We’d had showcase nights where anyone could perform; not surprisingly, I never did. I didn’t see how someone reading a poem could compare with someone who played the piano or did a dramatic reading. I had admired everyone who performed though, even if I thought their poem made no sense or if their performance was overacted.
The one kid with a mullet had ended up liking me. (Weren’t all serious writers supposed to have ponytails or man buns? Wasn’t that in “The Writer’s Handbook”?)
I can’t say that I’d learned a whole lot about writing during that week, but it was very refreshing to be around others who enjoyed writing as much as I did. Most people back at my school whined every time there was a writing assignment, while I relished it. If anything, the week gave me plenty of time to simply practice writing and make time for it.
In the end I couldn’t escape giving some sort of performance. We all had to recite at the “final show” a poem that we’d written. Parents had been invited, as well, but luckily mine couldn’t make it on time; I think I would have died from embarrassment. We all had to form a line on stage, where one by one we would read our poem. I wasn’t exactly a poet, but given our timeframe I couldn’t exactly stand up there and read an entire short story … so there I was, poet for a day. I’d volunteered to go first since I didn’t want to suffer in agony any longer than was necessary. Appropriately enough, my poem was titled “Intimidation.” It basically described my panic attacks and how they would completely engulf my body. I’d selected that poem because it was the most sincere one in the pumpkin patch. I’d managed to choke out the words without sounding too petrified, and then I’d abruptly stopped and passed the microphone to the next person. The audience wasn’t quite sure what to do, so they’d clapped a little awkwardly. I’m sure that was the first time many of them had been to a poetry reading, and they weren’t sure about the protocol. I hadn’t minded; I was proud of my poem, and I could then say that I’d performed an original work of art.
If Badger Girls was too full of high-achievers and Arts World was too full of drama, then Business World was too full of hormones. Even though I’d applied to the camp through the local Chamber of Commerce, it had seemed that the application process was pretty lenient. Most kids had treated it like a brick and mortar sleepaway camp.

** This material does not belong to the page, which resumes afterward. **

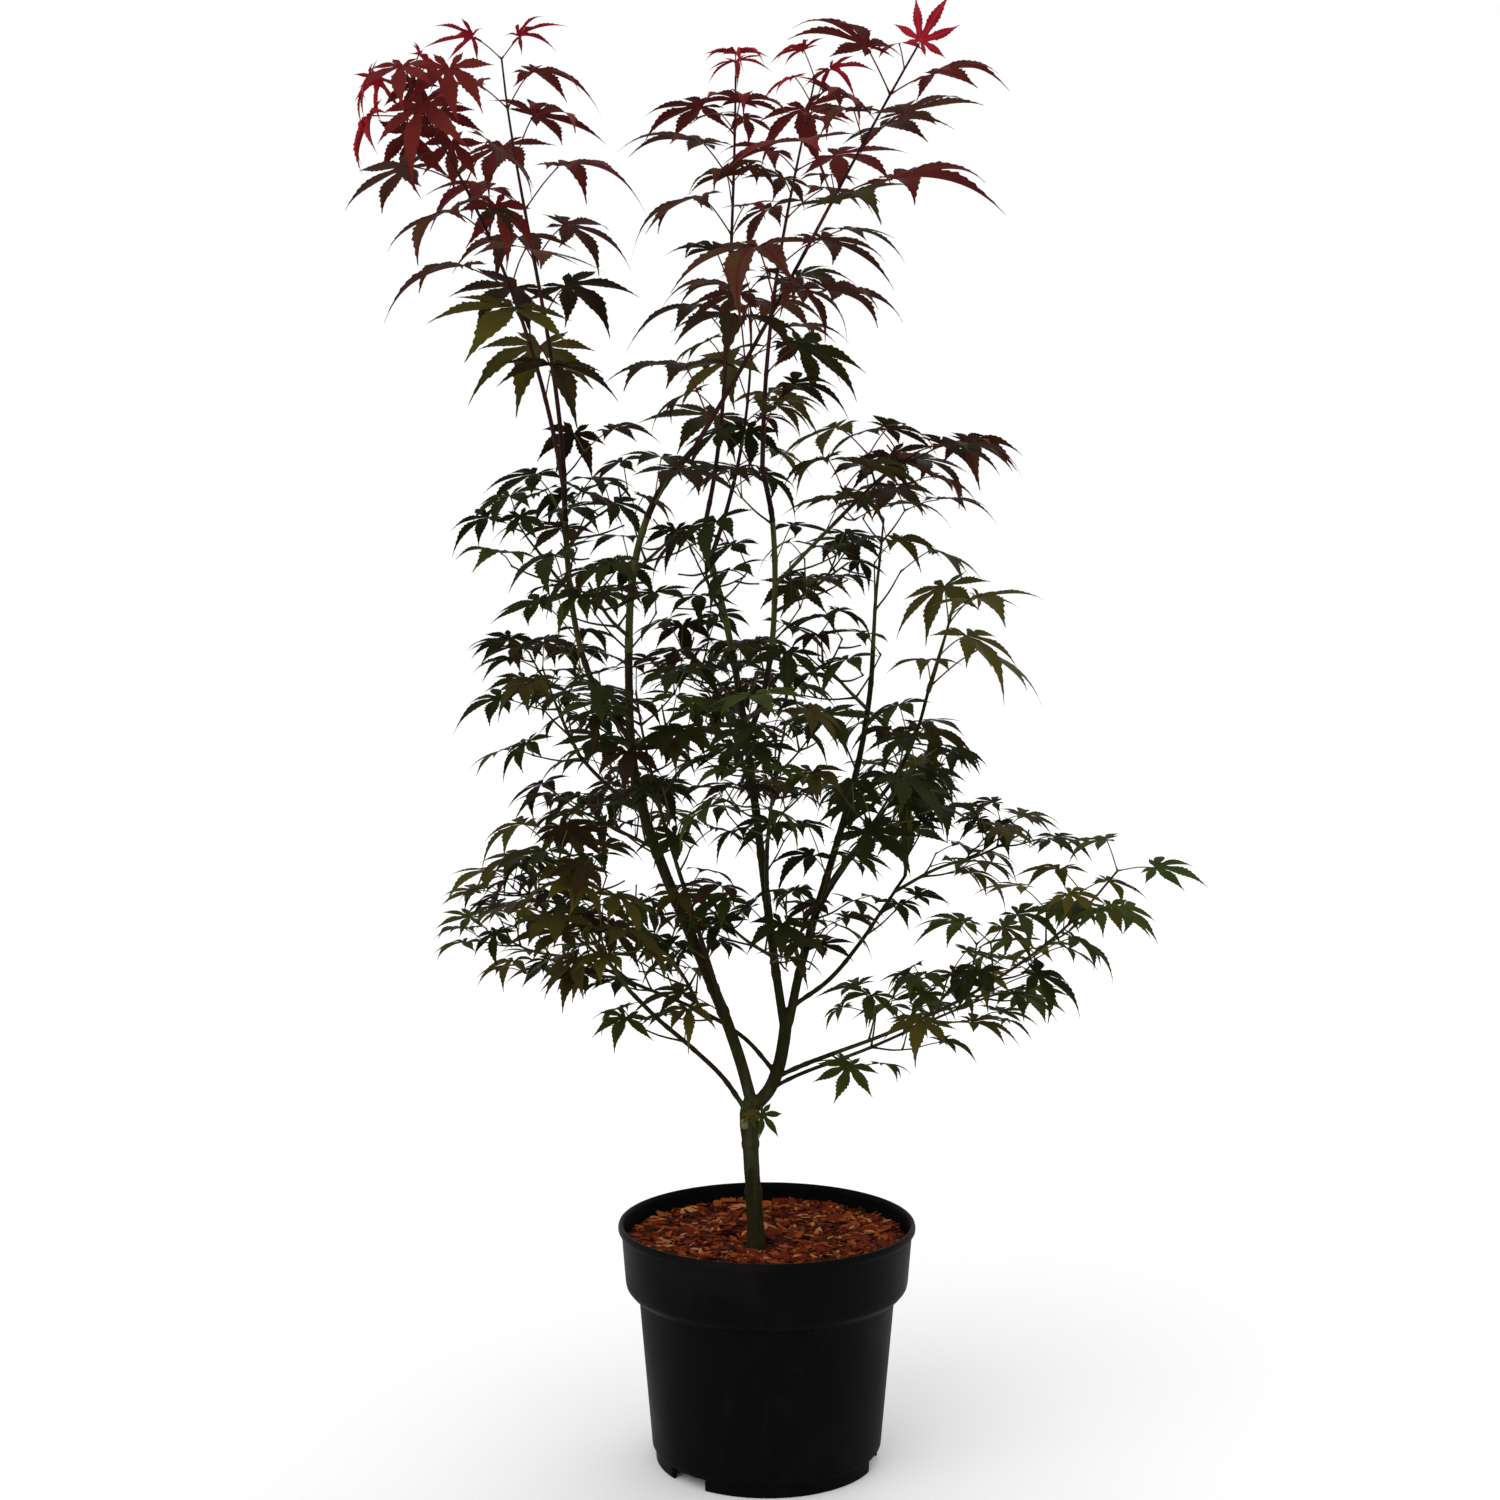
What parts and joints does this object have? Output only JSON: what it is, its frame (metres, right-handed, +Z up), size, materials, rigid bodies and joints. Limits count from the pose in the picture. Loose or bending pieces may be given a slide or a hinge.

As for the “business” part, we’d all gotten divided into teams that would run a business simulation game; I think it was an airline. (Seriously folks? An airline? Everyone knows how often airlines fail to make a profit!) The kids on my team weren’t the brightest, and most of the time I would just sit back and watch the bleach-blonde kid with the puka-shell necklace flirt with the drama-filled girl who gave the Arts World kids a run for their money. Our adult “counselor” had been too hung up on his glory days at the University of Wisconsin to teach us much of anything. Since we were Team P – every team had been assigned a letter – he made sure that our team yelled out “O Sucks! O Sucks” at every assembly. (Apparently back in his day at university football games, stadium Sections O and P would yell at each other. Nowadays, the Wisconsin games have gotten much more R-rated; one section yells “Eat Sh#t!” While the other yells back, “F*ck You!” It makes no sense. Ahhh … tradition.)
In addition to the simulation game, our team had to pick a product that started with “P” and market it. Our team had chosen pickled peppers. I wanted to run from the room in exasperation. (Purses, people! Purses!!)
If the Summer of the Camps had taught me anything, it was that I could hang with a wide variety of people and survive. But if I had to choose one group … it would be my right-brained friends. Sure, they could get a little too artsy-fartsy for my taste, but they would understand me … even if I didn’t have a sticker on my badge.